The essays provide a solid foundation for understanding how Gore and Bush became the 2000 Democratic and Republican presidential nominees. The book itself makes almost no reference to the actual 2000 presidential nomination, clearly hindered by the time frame for publication. Hagen and Mayer note in the introductory chapter how campaign finance regulations in the early 1970s had a significant impact on the presidential nominating process, but there is scant attention to campaign spending in the book. This is a particularly noticeable omission since campaign finance reform was an important issue in the 2000 presidential primaries. A focus on the New Hampshire primary is of understandable research interest but difficult to generalize to other state populations. The book could also benefit from a broader investigation of additional primary states considering the movement toward more regional primaries and the increasing significance of open primaries in 2000.

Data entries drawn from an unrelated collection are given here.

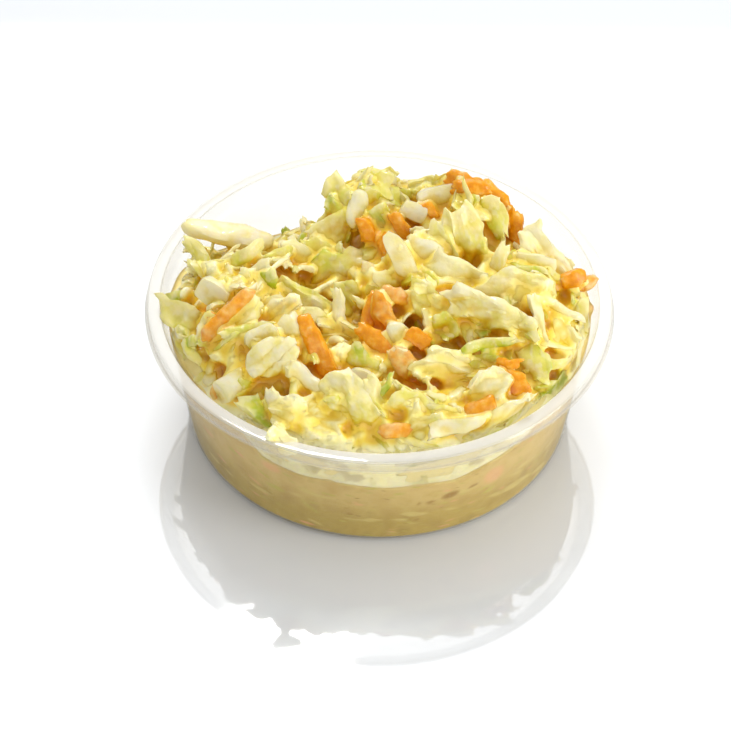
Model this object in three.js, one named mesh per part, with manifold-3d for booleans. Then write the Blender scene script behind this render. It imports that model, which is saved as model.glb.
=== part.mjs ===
// A shallow round deli cup of clear plastic, heaped with coleslaw.
// Millimetres, +Z up. The origin is on the floor, on the cup's own axis, and -Y is the front.

import * as THREE from "three";
import { mergeVertices } from "three/addons/utils/BufferGeometryUtils.js";
import Module from "manifold-3d";

const wasm = await Module();
wasm.setup();

// ---- Driving dimensions ----

const SECTORS = 72; // facets round the cup

const CUP = {
  height: 37.5, // floor to the top of the rim
  wall: 0.7, // moulded wall thickness
  baseRadius: 49.0, // outside, where the wall meets the rounded bottom corner
  baseCorner: 2.5, // radius of that corner, outside
  footWidth: 2.4, // the flat ring that the cup stands on
  footRecess: 0.5, // how far the middle of the base is lifted off the floor
  ledgeRadius: 53.1, // inside, at the lid's stacking ledge
  ledgeDepth: 3.9, // rim top down to the ledge
  ledgeWidth: 0.6, // how far the ledge steps in to the wall below it
  mouthRadius: 54.7, // inside, at the top of the rim
  rimWidth: 3.1, // the flat band on top of the rim
  rimRadius: 58.5, // outside, at the hem of the rim's skirt
  skirtDrop: 3.0, // how far the hem hangs below the rim's top
  edgeEase: 0.2, // rounding of the rim's edges
};

const GAP = 0.3; // clearance between the coleslaw and the cup

// How high the coleslaw stands against the wall. It dips at the front and falls away at the back.
const WALL_LEVEL = 34.5;
const WALL_DIPS = [
  { bearing: -93, drop: 13.0, spread: 15 },
  { bearing: 115, drop: 15.0, spread: 28 },
  { bearing: 44, drop: 9.0, spread: 20 },
];

// How far in from the wall the heap takes to round over. It is steep but for one slope at the back left.
const SHOULDER = 11.0;
const SLOPE = { bearing: 125, extra: 22, spread: 26 };

// The heap is a low dome with mounds and hollows. Each has a place, a height, two spreads and a heading.
const DOME_HEIGHT = 41.5;
const MOUNDS = [
  { name: "back right peak", x: 22, y: 21, height: 14.0, long: 9.5, wide: 9, heading: 40 },
  { name: "back middle peak", x: -2, y: 27, height: 12.0, long: 8, wide: 8, heading: 0 },
  { name: "knob left of it", x: -13, y: 24, height: 7.0, long: 5, wide: 6, heading: 0 },
  { name: "middle ridge", x: 6, y: 4, height: 8.0, long: 18, wide: 8, heading: -50 },
  { name: "left mound", x: -33, y: -5, height: 6.0, long: 11, wide: 9, heading: 60 },
  { name: "left front mound", x: -26, y: -24, height: 3.5, long: 8, wide: 8, heading: 0 },
  { name: "right mound", x: 36, y: -10, height: 5.0, long: 12, wide: 9, heading: 110 },
  { name: "front hollow", x: 3, y: -31, height: -3.5, long: 13, wide: 7, heading: 0 },
  { name: "back left hollow", x: -25, y: 31, height: -8.0, long: 12, wide: 10, heading: 20 },
  { name: "back right hollow", x: 37, y: 25, height: -7.0, long: 11, wide: 8, heading: -50 },
  { name: "hollow left of the ridge", x: -12, y: -3, height: -4.0, long: 12, wide: 5, heading: 55 },
  { name: "hollow behind the ridge", x: 9, y: 18, height: -3.0, long: 8, wide: 5, heading: 100 },
];
const LUMP = 1.2; // height of the uneven lumps that the shreds make
const LUMP_PITCH = 12.0; // distance from one lump to the next

const SKIN = {
  topRings: 23, // rings of triangles over the top of the heap
  crowding: 1.15, // how much closer together the rings lie towards the wall
  sideRings: 4, // rings of triangles down the wall
  floorInset: 2.7, // how far the flat underside stays in from the cup's outer wall
};

// One thick rib of cabbage lies over the rim at the left, held at its inner end by the heap.
const RIB = {
  inner: [-24, 15, 39.0],
  tip: [-50.3, 18.5, 44.8],
  wide: 7.6,
  thick: 4.8,
  taper: 0.6, // size at the tip against size at the inner end
  nose: 0.2, // share of the length that rounds off to the tip
  sides: 14,
  steps: 10,
};

// ---- Helpers ----

const degrees = (angle) => (angle * Math.PI) / 180;

function bell(distance, spread) {
  return Math.exp(-0.5 * (distance / spread) ** 2);
}

function turnBetween(a, b) {
  return THREE.MathUtils.euclideanModulo(a - b + 180, 360) - 180;
}

function meshOf(points, faces) {
  return new THREE.BufferGeometry()
    .setAttribute("position", new THREE.Float32BufferAttribute(points.flat(), 3))
    .setIndex(faces.flat());
}

function solidOf(geometry) {
  const merged = mergeVertices(geometry, 1e-4);
  return new wasm.Manifold(
    new wasm.Mesh({
      numProp: 3,
      vertProperties: merged.attributes.position.array,
      triVerts: new Uint32Array(merged.index.array),
    }),
  );
}

function geometryOf(solid) {
  const mesh = solid.getMesh();
  return new THREE.BufferGeometry()
    .setAttribute("position", new THREE.BufferAttribute(mesh.vertProperties, 3))
    .setIndex(new THREE.BufferAttribute(mesh.triVerts, 1));
}

// A lathe turns its profile about Y, so the turned shape is stood up to have its axis along Z.
function turned(profile) {
  return new THREE.LatheGeometry(profile, SECTORS).rotateX(Math.PI / 2);
}

function arc(centreR, centreZ, radius, from, to, steps) {
  return Array.from({ length: steps + 1 }, (_, i) => {
    const angle = degrees(from + ((to - from) * i) / steps);
    return new THREE.Vector2(centreR + radius * Math.cos(angle), centreZ + radius * Math.sin(angle));
  });
}

// ---- Cup ----

const wallTop = CUP.height - CUP.ledgeDepth;
const wallTopRadius = CUP.ledgeRadius - CUP.ledgeWidth; // inside, just under the ledge

// The inside radius of the cup's wall at a height.
function wallRadius(z) {
  const inside = CUP.baseRadius - CUP.wall;
  const rise = (z - CUP.baseCorner) / (wallTop - CUP.baseCorner);
  return inside + (wallTopRadius - inside) * THREE.MathUtils.clamp(rise, 0, 1);
}

function cupProfile() {
  const { height, wall, baseCorner, footRecess, ledgeRadius, mouthRadius, rimRadius, edgeEase } = CUP;
  const cornerR = CUP.baseRadius - baseCorner;
  const footInner = cornerR - CUP.footWidth;
  const brow = mouthRadius + CUP.rimWidth;
  const hem = height - CUP.skirtDrop;
  const at = (r, z) => new THREE.Vector2(r, z);
  const outside = [
    at(0, footRecess),
    at(footInner, footRecess),
    at(footInner + footRecess, 0),
    ...arc(cornerR, baseCorner, baseCorner, -90, 0, 4),
    at(wallTopRadius + wall, wallTop - wall),
    at(ledgeRadius + wall, wallTop - wall / 2),
    at(mouthRadius, height - wall),
    at(brow - wall, height - wall),
    at(rimRadius - wall, hem),
    at(rimRadius, hem),
    at(brow, height - edgeEase),
  ];
  const inside = [
    at(brow - edgeEase, height),
    at(mouthRadius, height),
    at(mouthRadius - edgeEase, height - edgeEase),
    at(ledgeRadius, wallTop),
    at(wallTopRadius, wallTop),
    ...arc(cornerR, baseCorner, baseCorner - wall, 0, -70, 3),
    at(footInner - wall, footRecess + wall),
    at(0, footRecess + wall),
  ];
  return [...outside, ...inside];
}

function makeCup() {
  const clearPlastic = new THREE.MeshStandardMaterial({
    color: 0xf4f6f4,
    roughness: 0.12,
    metalness: 0,
    transparent: true,
    opacity: 0.3,
  });
  const cup = new THREE.Mesh(turned(cupProfile()), clearPlastic);
  cup.name = "cup";
  return cup;
}

// ---- Coleslaw ----

function wallLevel(bearing) {
  const dips = WALL_DIPS.map((dip) => dip.drop * bell(turnBetween(bearing, dip.bearing), dip.spread));
  return dips.reduce((level, drop) => level - drop, WALL_LEVEL);
}

function moundHeight(mound, x, y) {
  const turn = degrees(mound.heading);
  const dx = x - mound.x;
  const dy = y - mound.y;
  const along = dx * Math.cos(turn) + dy * Math.sin(turn);
  const across = dy * Math.cos(turn) - dx * Math.sin(turn);
  return mound.height * bell(along, mound.long) * bell(across, mound.wide);
}

// Crossed waves of unlike length and heading give lumps that never repeat in the cup.
function lumps(x, y) {
  const k = (2 * Math.PI) / LUMP_PITCH;
  return (
    Math.sin(k * (x + 0.4 * y)) * Math.cos(0.83 * k * (y - 0.3 * x) + 1.1) +
    0.6 * Math.sin(1.5 * k * (0.8 * y - x) + 2.3) * Math.cos(1.3 * k * (x + y) + 0.4)
  );
}

function heapHeight(x, y) {
  const bearing = (Math.atan2(y, x) * 180) / Math.PI;
  const level = wallLevel(bearing);
  const edge = wallRadius(level) - GAP;
  const shoulder = SHOULDER + SLOPE.extra * bell(turnBetween(bearing, SLOPE.bearing), SLOPE.spread);
  const inward = THREE.MathUtils.clamp((edge - Math.hypot(x, y)) / shoulder, 0, 1);
  const rounding = 1 - (1 - inward) ** 2;
  const mounds = MOUNDS.reduce((sum, mound) => sum + moundHeight(mound, x, y), 0);
  const dome = DOME_HEIGHT + mounds + LUMP * lumps(x, y);
  return level + (dome - level) * rounding;
}

// The heap as one closed skin. The top is rings of triangles, six more in each ring than in the one inside it.
// The last ring goes on down the wall and closes over the floor of the cup.
function heapGeometry() {
  const { topRings, crowding, sideRings, floorInset } = SKIN;
  const rim = 6 * topRings;
  const floor = CUP.footRecess + CUP.wall + GAP;
  const points = [[0, 0, heapHeight(0, 0)]];
  const faces = [];
  const addPoint = (r, bearing, z) => {
    const x = r * Math.cos(degrees(bearing));
    const y = r * Math.sin(degrees(bearing));
    points.push([x, y, z ?? heapHeight(x, y)]);
  };

  for (let k = 1; k <= topRings; k++) {
    const share = 1 - (1 - k / topRings) ** crowding;
    for (let i = 0; i < 6 * k; i++) {
      const bearing = (60 * i) / k;
      addPoint((wallRadius(wallLevel(bearing)) - GAP) * share, bearing);
    }
    const outer = (i) => 1 + 3 * k * (k - 1) + (i % (6 * k));
    const inner = (i) => (k === 1 ? 0 : 1 + 3 * (k - 1) * (k - 2) + (i % (6 * (k - 1))));
    for (let i = 0; i < 6 * k; i++) {
      const inside = i - Math.floor(i / k);
      faces.push([outer(i), outer(i + 1), inner(inside)]);
      if (i % k < k - 1) faces.push([inner(inside), outer(i + 1), inner(inside + 1)]);
    }
  }

  for (let j = 1; j <= sideRings; j++) {
    for (let i = 0; i < rim; i++) {
      const bearing = (360 * i) / rim;
      const z = THREE.MathUtils.lerp(wallLevel(bearing), CUP.baseCorner, j / sideRings);
      addPoint(wallRadius(z) - GAP, bearing, z);
    }
  }
  for (let i = 0; i < rim; i++) addPoint(CUP.baseRadius - floorInset, (360 * i) / rim, floor);
  points.push([0, 0, floor]);

  const first = 1 + 3 * topRings * (topRings - 1);
  const last = points.length - 1 - rim;
  for (let i = 0; i < rim; i++) {
    const next = (i + 1) % rim;
    for (let high = first; high < last; high += rim) {
      const low = high + rim;
      faces.push([low + i, low + next, high + next], [low + i, high + next, high + i]);
    }
    faces.push([points.length - 1, last + next, last + i]);
  }
  return meshOf(points, faces);
}

// A rounded, tapering bar from inside the heap out over the rim.
function ribGeometry() {
  const inner = new THREE.Vector3(...RIB.inner);
  const tip = new THREE.Vector3(...RIB.tip);
  const forward = tip.clone().sub(inner).normalize();
  const side = new THREE.Vector3(0, 0, 1).cross(forward).normalize();
  const up = forward.clone().cross(side);
  const blunt = 0.25; // size left at the very tip, which a flat cap closes
  const points = [];
  for (let j = 0; j <= RIB.steps; j++) {
    const share = j / RIB.steps;
    const intoNose = Math.max(0, (share - (1 - RIB.nose)) / RIB.nose);
    const rounding = Math.sqrt(1 - (1 - blunt ** 2) * intoNose ** 2);
    const size = THREE.MathUtils.lerp(1, RIB.taper, share) * rounding;
    for (let i = 0; i < RIB.sides; i++) {
      const turn = (2 * Math.PI * i) / RIB.sides;
      const point = inner.clone().lerp(tip, share);
      point.addScaledVector(side, (Math.cos(turn) * RIB.wide * size) / 2);
      point.addScaledVector(up, (Math.sin(turn) * RIB.thick * size) / 2);
      points.push(point.toArray());
    }
  }
  points.push(RIB.inner, RIB.tip);
  const faces = [];
  const last = RIB.steps * RIB.sides;
  for (let i = 0; i < RIB.sides; i++) {
    const next = (i + 1) % RIB.sides;
    faces.push([points.length - 2, next, i], [points.length - 1, last + i, last + next]);
    for (let low = 0; low < last; low += RIB.sides) {
      const high = low + RIB.sides;
      faces.push([low + i, low + next, high + next], [low + i, high + next, high + i]);
    }
  }
  return meshOf(points, faces);
}

function makeColeslaw() {
  const dressedCabbage = new THREE.MeshStandardMaterial({
    color: 0xe9dfa0,
    roughness: 0.35,
    metalness: 0,
  });
  const heap = solidOf(heapGeometry()).add(solidOf(ribGeometry()));
  const coleslaw = new THREE.Mesh(geometryOf(heap), dressedCabbage);
  coleslaw.name = "coleslaw";
  return coleslaw;
}

// ---- The part ----

const part = new THREE.Group();
part.add(makeCup(), makeColeslaw());

export default part;
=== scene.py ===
"""Coleslaw in a clear deli cup: heaped chopped cabbage and carrot, bound with creamy dressing.

Everything is in metres in the part's own frame: the origin is on the floor under the cup's axis, +Z is up
and -Y is the front. Sizes inside the classes are in millimetres, and MM turns them to metres.
"""

import logging
import math
from dataclasses import dataclass, field, replace
from enum import Enum
from typing import Any

import bpy
import numpy as np
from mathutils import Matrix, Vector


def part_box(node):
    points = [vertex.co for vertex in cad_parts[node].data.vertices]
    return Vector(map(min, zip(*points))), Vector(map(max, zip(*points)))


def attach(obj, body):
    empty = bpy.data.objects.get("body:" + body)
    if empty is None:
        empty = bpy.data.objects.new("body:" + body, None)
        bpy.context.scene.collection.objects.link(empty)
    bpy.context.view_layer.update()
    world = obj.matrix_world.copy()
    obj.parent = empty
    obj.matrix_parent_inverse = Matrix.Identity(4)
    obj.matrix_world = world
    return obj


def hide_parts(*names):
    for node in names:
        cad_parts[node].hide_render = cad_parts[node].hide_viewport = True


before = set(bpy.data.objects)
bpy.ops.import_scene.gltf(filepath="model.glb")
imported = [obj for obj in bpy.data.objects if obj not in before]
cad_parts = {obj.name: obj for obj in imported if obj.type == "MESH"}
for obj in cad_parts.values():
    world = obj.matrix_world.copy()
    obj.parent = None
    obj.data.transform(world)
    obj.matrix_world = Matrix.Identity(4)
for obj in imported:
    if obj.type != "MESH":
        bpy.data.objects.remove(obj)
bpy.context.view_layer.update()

import openvdb
from mathutils import Matrix, Vector
from mathutils.bvhtree import BVHTree

MM = 0.001
LOG = logging.getLogger("coleslaw")

Array = np.ndarray
NodeTree = bpy.types.NodeTree
Stops = tuple[tuple[float, str], ...]


# ---------------------------------------------------------------- numbers and colours


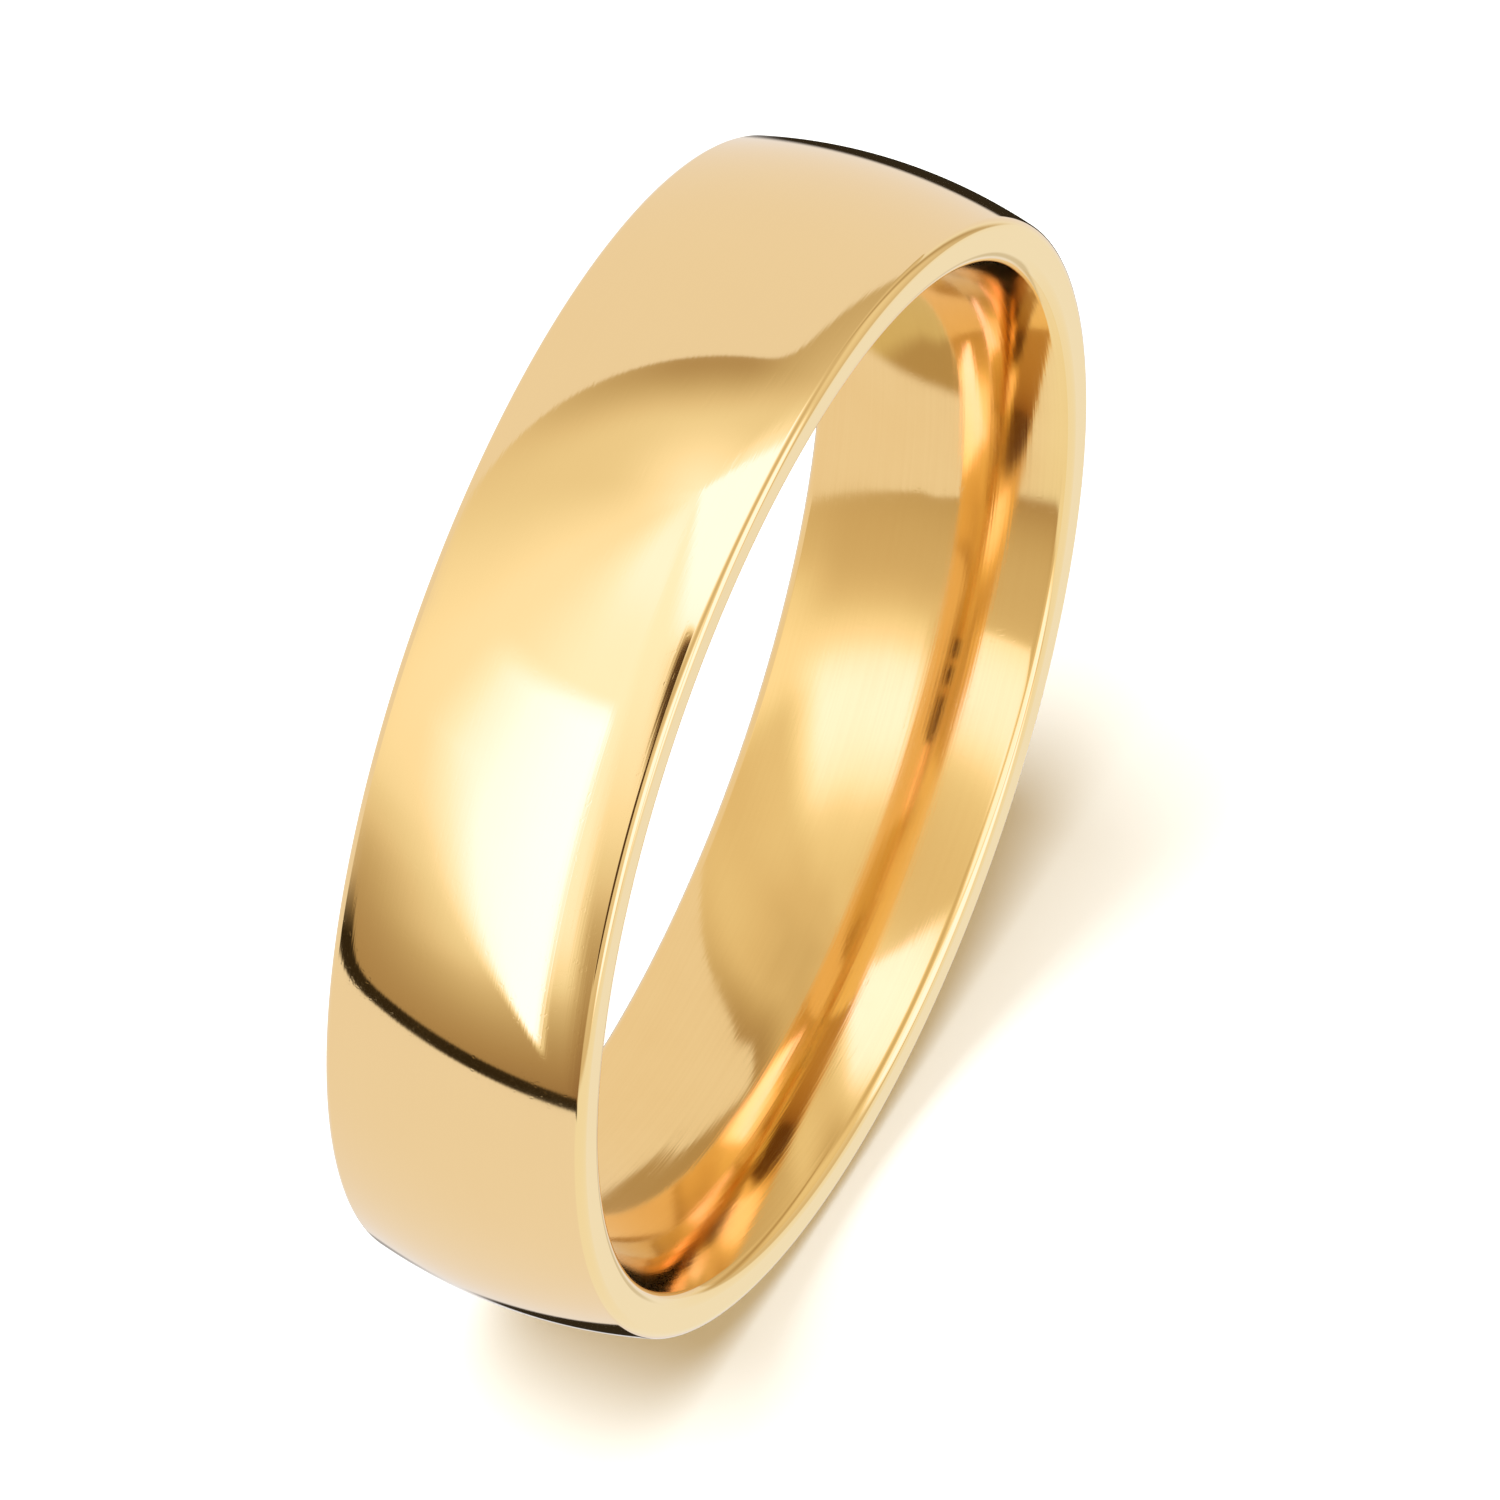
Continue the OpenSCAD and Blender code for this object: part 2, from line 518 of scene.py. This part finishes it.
def makeGold(name, finish):
    material = bpy.data.materials.new(name)
    material.use_nodes = True
    tree = material.node_tree
    tree.nodes.clear()
    shader = tree.nodes.new("ShaderNodeBsdfPrincipled")
    output = tree.nodes.new("ShaderNodeOutputMaterial")
    tree.links.new(shader.outputs[0], output.inputs["Surface"])
    shader.inputs["Metallic"].default_value = 1.0
    place = tree.nodes.new("ShaderNodeTexCoord").outputs["Object"]

    def use(key, **values):
        node = tree.nodes.new("ShaderNodeGroup")
        node.node_tree = polishGroups[key]
        tree.links.new(place, node.inputs["Vector"])
        for socket, value in values.items():
            node.inputs[socket].default_value = value
        return Term(tree, node.outputs[0])

    lines = use("lines", Along=polish["linesAlong"], Across=polish["linesAcross"])
    scratches = use("scratches", Scale=polish["scratchScale"], Amount=1.0)
    drift = use("drift", Scale=polish["driftScale"])

    colour = tree.nodes.new("ShaderNodeMix")
    colour.data_type = "RGBA"
    colour.inputs["A"].default_value = (*finish["colour"], 1.0)
    deeper = [c * (1 - finish["tone"] * k) for c, k in zip(finish["colour"], polish["deepening"])]
    colour.inputs["B"].default_value = (*deeper, 1.0)
    deepening = drift * polish["driftInTone"] + lines * polish["linesInTone"]
    tree.links.new(deepening.socket, colour.inputs["Factor"])
    tree.links.new(colour.outputs["Result"], shader.inputs["Base Color"])

    rough = drift * finish["spread"] + finish["roughness"]
    rough = rough + scratches * (finish["scratches"] * polish["scratchesInRough"])
    rough = rough + lines * (finish["spread"] * polish["linesInRough"])
    tree.links.new(rough.socket, shader.inputs["Roughness"])

    bump = tree.nodes.new("ShaderNodeBump")
    bump.inputs["Distance"].default_value = polish["bumpDepth"] * mm
    bump.inputs["Strength"].default_value = 1.0
    height = lines * finish["lines"] - scratches * finish["scratches"]
    tree.links.new(height.socket, bump.inputs["Height"])
    tree.links.new(bump.outputs[0], shader.inputs["Normal"])
    return material


golds = {key: makeGold(key + "_gold", finish) for key, finish in goldFinish.items()}
print("gold: three finishes")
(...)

For a more comprehensive discussion of the 2000 presidential nomination and selection process, I would recommend books such as Stephen Wayne's The Road to the White House 2000 or Michael Goldstein's Guide to the 2000 Presidential Election. In Pursuit of the White House 2000 is a unique collection of essays investigating how we choose our presidential nominees and the continuing impact of the McGovern-Fraser reforms. It is a particularly valuable resource for quantitatively-oriented researchers interested in survey and content analysis. The appendices are often as informative as the text, with a wealth of information on the data, measurement, indicators, and sources. Mayer's book contains critical findings certain to stimulate new areas of inquiry.